§ **THE PROBLEM**: Under this task are some entries; return every one of them exactly.

§ **SUPPLIED INFORMATION**:
----

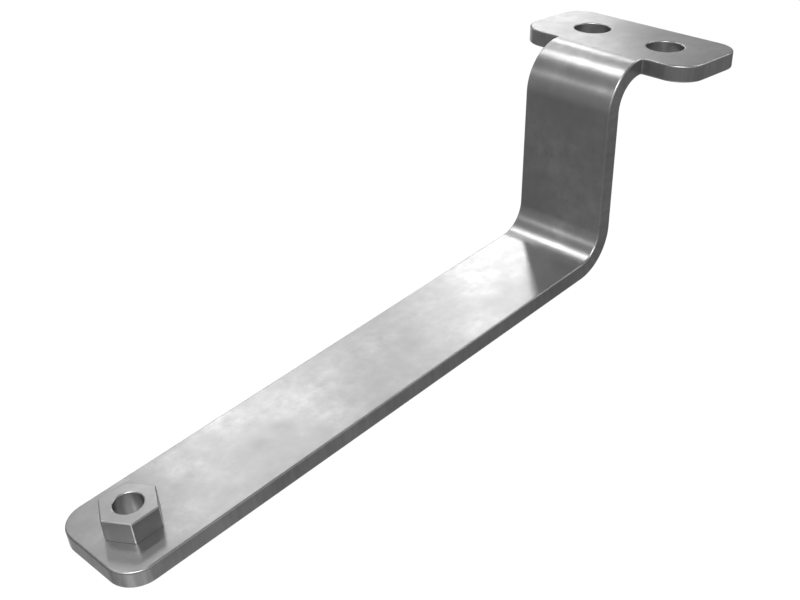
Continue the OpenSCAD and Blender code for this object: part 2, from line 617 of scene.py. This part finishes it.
@dataclass
class Strip:
    """The bent strip: long arm, lower bend, web, upper bend and fixing tab."""

    width: float = 25.0
    thickness: float = 4.0
    edge_radius: float = 0.4
    hole_edge_radius: float = 0.3
    bend_radius: float = 7.5
    arm_length: float = 134.3
    arm_slope: float = 7.64
    arm_corner: float = 6.25
    web_length: float = 29.0
    tab_width: float = 50.0
    tab_length: float = 23.5
    tab_front_corner: float = 6.6
    tab_back_corner: float = 6.3
    neck_corner: float = 0.3
    fixing_hole: float = 9.0
    fixing_gap: float = 21.7
    fixing_from_back: float = 12.0
    collar_hole: float = 8.1
    nut_from_end: float = 10.6
    bend_facets: int = 30
    edge_facets: int = 5
    corner_facets: int = 16
    neck_facets: int = 4

    @property
    def lower_bend(self) -> float:
        """Angle through which the lower bend turns, in radians."""
        return math.radians(90 - self.arm_slope)

    @property
    def upper_bend(self) -> float:
        """Angle through which the upper bend turns, in radians."""
        return math.radians(90)

    @property
    def middle_radius(self) -> float:
        """Radius of both bends in the middle of the strip."""
        return self.bend_radius + self.thickness / 2

    @property
    def web_start(self) -> float:
        """Place on the flat blank where the web starts."""
        return self.arm_length + self.middle_radius * self.lower_bend

    @property
    def tab_start(self) -> float:
        """Place on the flat blank where the tab starts."""
        return self.web_start + self.web_length + self.middle_radius * self.upper_bend

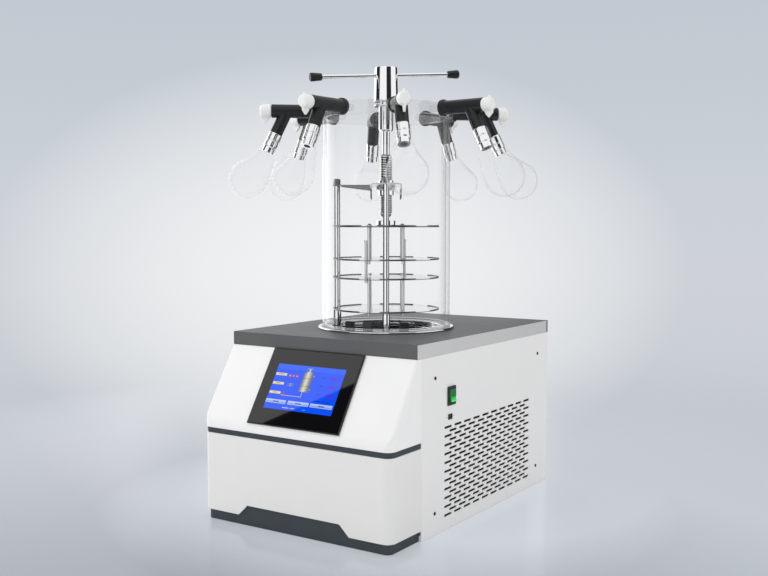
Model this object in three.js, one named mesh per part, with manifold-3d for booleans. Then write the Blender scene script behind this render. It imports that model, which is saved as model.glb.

----

§ **TASK RESPONSE**:
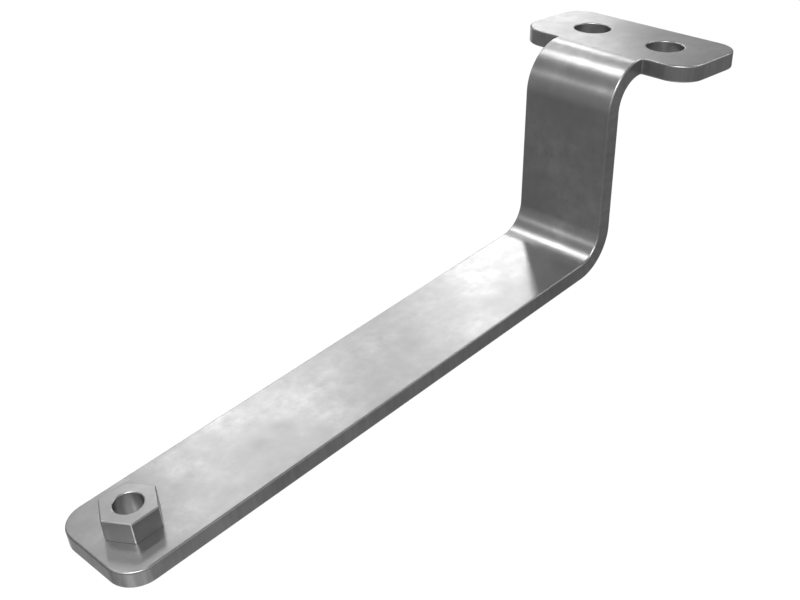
Continue the OpenSCAD and Blender code for this object: part 2, from line 617 of scene.py. This part finishes it.
@dataclass
class Strip:
    """The bent strip: long arm, lower bend, web, upper bend and fixing tab."""

    width: float = 25.0
    thickness: float = 4.0
    edge_radius: float = 0.4
    hole_edge_radius: float = 0.3
    bend_radius: float = 7.5
    arm_length: float = 134.3
    arm_slope: float = 7.64
    arm_corner: float = 6.25
    web_length: float = 29.0
    tab_width: float = 50.0
    tab_length: float = 23.5
    tab_front_corner: float = 6.6
    tab_back_corner: float = 6.3
    neck_corner: float = 0.3
    fixing_hole: float = 9.0
    fixing_gap: float = 21.7
    fixing_from_back: float = 12.0
    collar_hole: float = 8.1
    nut_from_end: float = 10.6
    bend_facets: int = 30
    edge_facets: int = 5
    corner_facets: int = 16
    neck_facets: int = 4

    @property
    def lower_bend(self) -> float:
        """Angle through which the lower bend turns, in radians."""
        return math.radians(90 - self.arm_slope)

    @property
    def upper_bend(self) -> float:
        """Angle through which the upper bend turns, in radians."""
        return math.radians(90)

    @property
    def middle_radius(self) -> float:
        """Radius of both bends in the middle of the strip."""
        return self.bend_radius + self.thickness / 2

    @property
    def web_start(self) -> float:
        """Place on the flat blank where the web starts."""
        return self.arm_length + self.middle_radius * self.lower_bend

    @property
    def tab_start(self) -> float:
        """Place on the flat blank where the tab starts."""
        return self.web_start + self.web_length + self.middle_radius * self.upper_bend

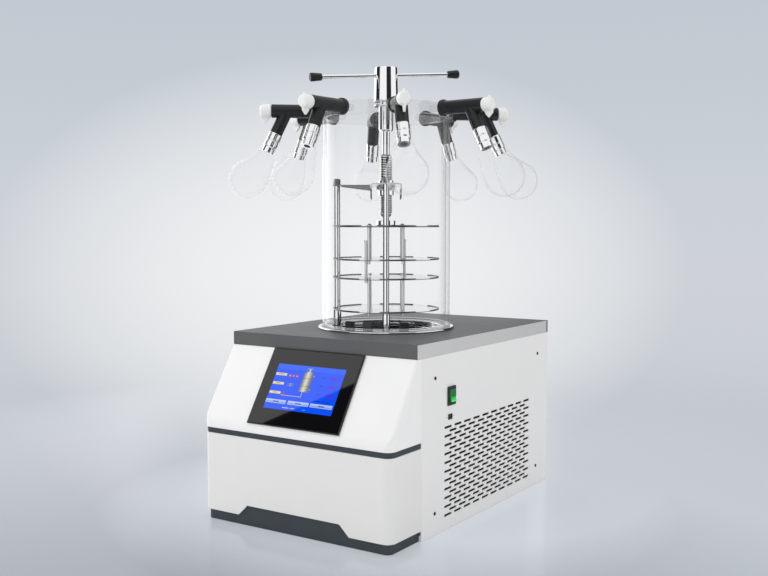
Model this object in three.js, one named mesh per part, with manifold-3d for booleans. Then write the Blender scene script behind this render. It imports that model, which is saved as model.glb.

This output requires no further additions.